The 0 key on a Motorola SLVR L2 (also with Cingular branding), otoh, bears a + and an up-arrow (serving as shift key when composing text); again, press-and-hold the 0 key to generate a "+" dialing entry.
On a VoiceStream-branded Nokia 6610, however, press-and-hold of the "0" key brings up that handset's WAP browser; a "+" dialing entry requires, instead, multiple presses on the * (asterisk) key: a single press for *; two for +; three for p (2-second pause); four for w (wait for user input); and five for . (dot, or period -- use unknown).
So, in short: yes, there's a standard way to dial the "+" -- often a different standard way for each manufacturer :-) . Truly it's as the unknown 20th century wag put it, "The nice thing about standards is that there are so many to choose from amongst out there."
Here's a question for the mobile phone weenies: does the phone rewrite the number you dial before it sends it to the switch, or does it just send what you enter and the switch figures it out?
Since a mobile phone sends the whole number in a block, there's no ambiguity between 7 and 10 digit numbers, and the leading 1 on 1+10 doesn't tell it anything useful.
Around here, seven digit dialing on mobile phones still works (we have no overlays and no splits coming any time soon) but I assumed it was the switch knowing what to do, not the phone stuffing in an area code.
Regards, John Levine, firstname.lastname@example.org, Primary Perpetrator of "The Internet for Dummies", Please consider the environment before reading this e-mail.
I have a Verizon Blackberry Bold 9650 and the + sign DOES work overseas.
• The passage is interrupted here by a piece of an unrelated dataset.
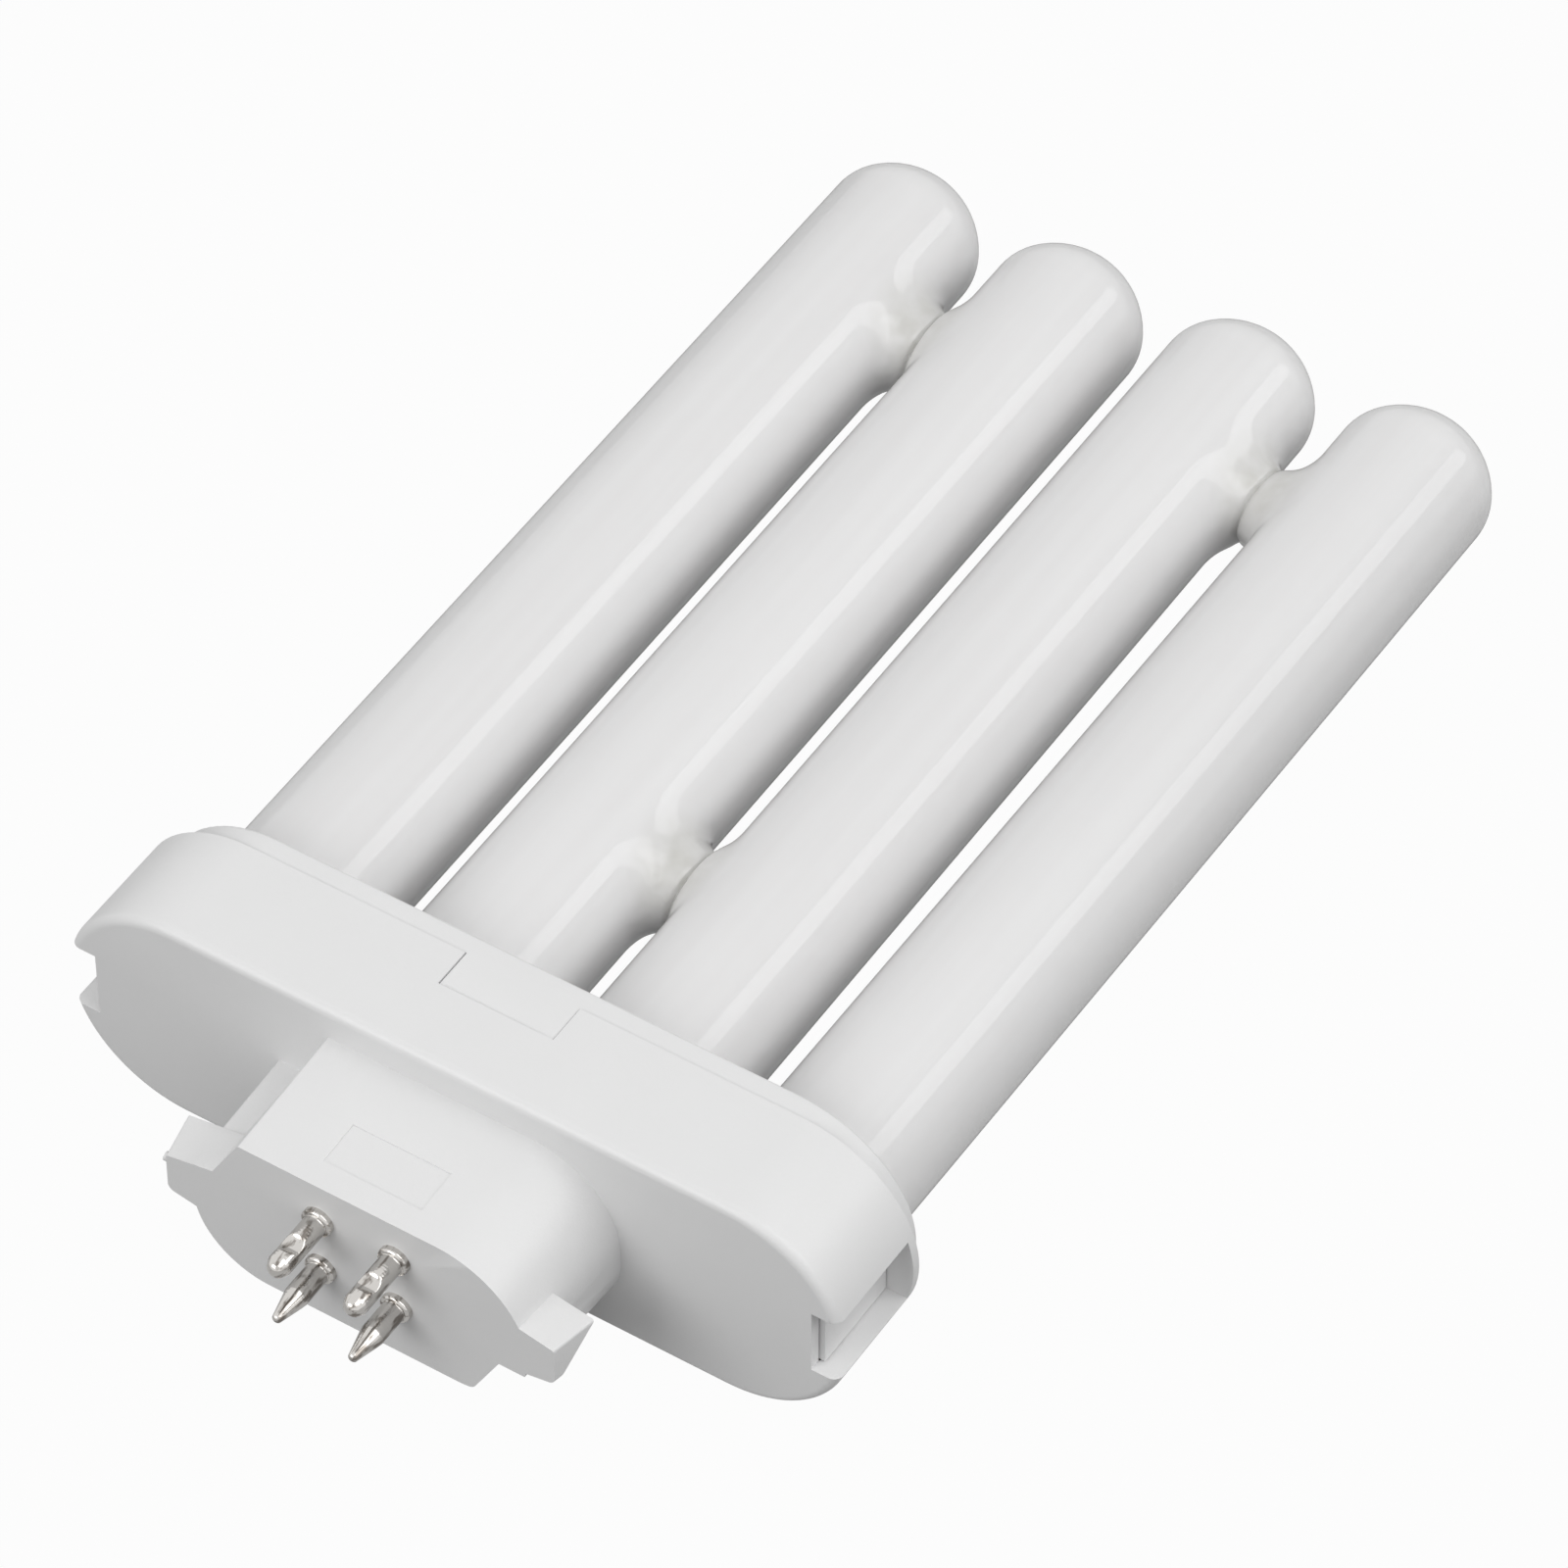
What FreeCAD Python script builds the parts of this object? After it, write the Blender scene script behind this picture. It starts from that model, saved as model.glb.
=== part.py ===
import FreeCAD, Part
import math
import os

# Four pin compact fluorescent lamp with four tubes in one row.
# Millimetres. X runs along the row of tubes, Y from the pins towards the tube tips, Z up.
# The origin is the centre of the four pins, on the front face of the plug.

# Contact pins
pin_spacing_x = 7.92
pin_spacing_z = 6.35
pin_diameter = 2.3
pin_length = 7.1
pin_collar_diameter = 3.1
pin_collar_height = 0.7
pin_collar_round = 0.35
pin_shank_diameter = 2.7
pin_tail_length = 1.2
pin_tail_diameter = 3.3
pin_tail_lip = 0.4
pin_bore_diameter = 1.0
pin_bore_end_y = -1.8
blunt_nose_length = 1.1
blunt_nose_diameter = 1.7
pointed_nose_length = 3.2
pointed_nose_diameter = 0.9
crimp_y = -4.1
crimp_radius = 1.5
crimp_depth = 0.5

# Glass tubes
tube_diameter = 15.9
tube_gap = 2.9
right_leg_lean = 0.4
tube_stand = 109.4
outer_tip_step = 0.9
tip_round = 5.1
tip_dome_angle = 59.7
inner_foot_depth = 7.8
foot_round = 4.0
foot_dome_angle = 29.6
far_bridge_to_tip = 17.6
near_bridge_to_rim = 22.85
bridge_diameter = 7.8
bridge_round = 1.2
bridge_crease = 0.2

# Pressed glass seal at the foot of each outer leg
seal_thickness = 3.6
seal_width = 11.0
seal_round = 1.0
seal_length = 3.6
seal_wire_gap = 1.6
seal_lead_spacing = 4.0

# Cap shell
shell_end_offset = 0.4
shell_rise = 4.15
shell_depth = 12.05
shell_wall = 1.5
face_wall = 1.2
face_edge_round = 1.0
latch_slot_height = 7.5
latch_slot_depth = 3.3
latch_bar_depth = 0.95
notch_width = 12.0
notch_depth = 4.2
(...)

For + to work, the device must be enabled for international roaming, which means it switches itself to GSM mode once you arrive overseas. The BB "knows" that your home country code is +1 and that all numbers in the address book without a + are, by definition, NANP numbers.
When I was in Spain last month, I just scrolled to an address book entry and pressed "send". The phone automatically appended the +1 and the call went right through to the US.
For numbers dialed manualy (i.e., not in the address book), the + key is activated and DOES work when in GSM mode.
When I returned to the US, the phone dropped back to CDMA mode.